● **GIVEN PROBLEM**
In full and without alteration, repeat the material.
━━━━━━
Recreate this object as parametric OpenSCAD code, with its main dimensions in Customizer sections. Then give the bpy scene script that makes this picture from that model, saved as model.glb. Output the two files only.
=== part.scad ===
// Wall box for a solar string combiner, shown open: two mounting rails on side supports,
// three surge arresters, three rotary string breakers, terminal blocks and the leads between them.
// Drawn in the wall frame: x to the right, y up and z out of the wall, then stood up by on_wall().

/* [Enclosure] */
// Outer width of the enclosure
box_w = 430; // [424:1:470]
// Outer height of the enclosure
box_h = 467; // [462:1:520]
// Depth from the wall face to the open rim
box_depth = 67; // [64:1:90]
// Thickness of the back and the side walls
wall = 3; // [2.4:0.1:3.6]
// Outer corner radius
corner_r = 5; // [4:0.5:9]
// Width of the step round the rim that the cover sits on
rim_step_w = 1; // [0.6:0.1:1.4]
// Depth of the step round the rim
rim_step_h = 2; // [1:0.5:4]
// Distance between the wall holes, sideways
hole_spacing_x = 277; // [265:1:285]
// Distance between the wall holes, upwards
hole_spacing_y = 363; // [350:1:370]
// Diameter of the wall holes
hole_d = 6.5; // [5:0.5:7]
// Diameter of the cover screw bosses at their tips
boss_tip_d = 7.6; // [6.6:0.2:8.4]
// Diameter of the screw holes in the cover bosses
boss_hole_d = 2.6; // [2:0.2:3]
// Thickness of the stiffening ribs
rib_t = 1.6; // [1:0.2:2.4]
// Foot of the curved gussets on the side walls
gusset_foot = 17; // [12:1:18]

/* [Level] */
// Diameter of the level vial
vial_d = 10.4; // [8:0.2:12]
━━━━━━
● **PROBLEM SOLUTION**
Recreate this object as parametric OpenSCAD code, with its main dimensions in Customizer sections. Then give the bpy scene script that makes this picture from that model, saved as model.glb. Output the two files only.
=== part.scad ===
// Wall box for a solar string combiner, shown open: two mounting rails on side supports,
// three surge arresters, three rotary string breakers, terminal blocks and the leads between them.
// Drawn in the wall frame: x to the right, y up and z out of the wall, then stood up by on_wall().

/* [Enclosure] */
// Outer width of the enclosure
box_w = 430; // [424:1:470]
// Outer height of the enclosure
box_h = 467; // [462:1:520]
// Depth from the wall face to the open rim
box_depth = 67; // [64:1:90]
// Thickness of the back and the side walls
wall = 3; // [2.4:0.1:3.6]
// Outer corner radius
corner_r = 5; // [4:0.5:9]
// Width of the step round the rim that the cover sits on
rim_step_w = 1; // [0.6:0.1:1.4]
// Depth of the step round the rim
rim_step_h = 2; // [1:0.5:4]
// Distance between the wall holes, sideways
hole_spacing_x = 277; // [265:1:285]
// Distance between the wall holes, upwards
hole_spacing_y = 363; // [350:1:370]
// Diameter of the wall holes
hole_d = 6.5; // [5:0.5:7]
// Diameter of the cover screw bosses at their tips
boss_tip_d = 7.6; // [6.6:0.2:8.4]
// Diameter of the screw holes in the cover bosses
boss_hole_d = 2.6; // [2:0.2:3]
// Thickness of the stiffening ribs
rib_t = 1.6; // [1:0.2:2.4]
// Foot of the curved gussets on the side walls
gusset_foot = 17; // [12:1:18]

/* [Level] */
// Diameter of the level vial
vial_d = 10.4; // [8:0.2:12]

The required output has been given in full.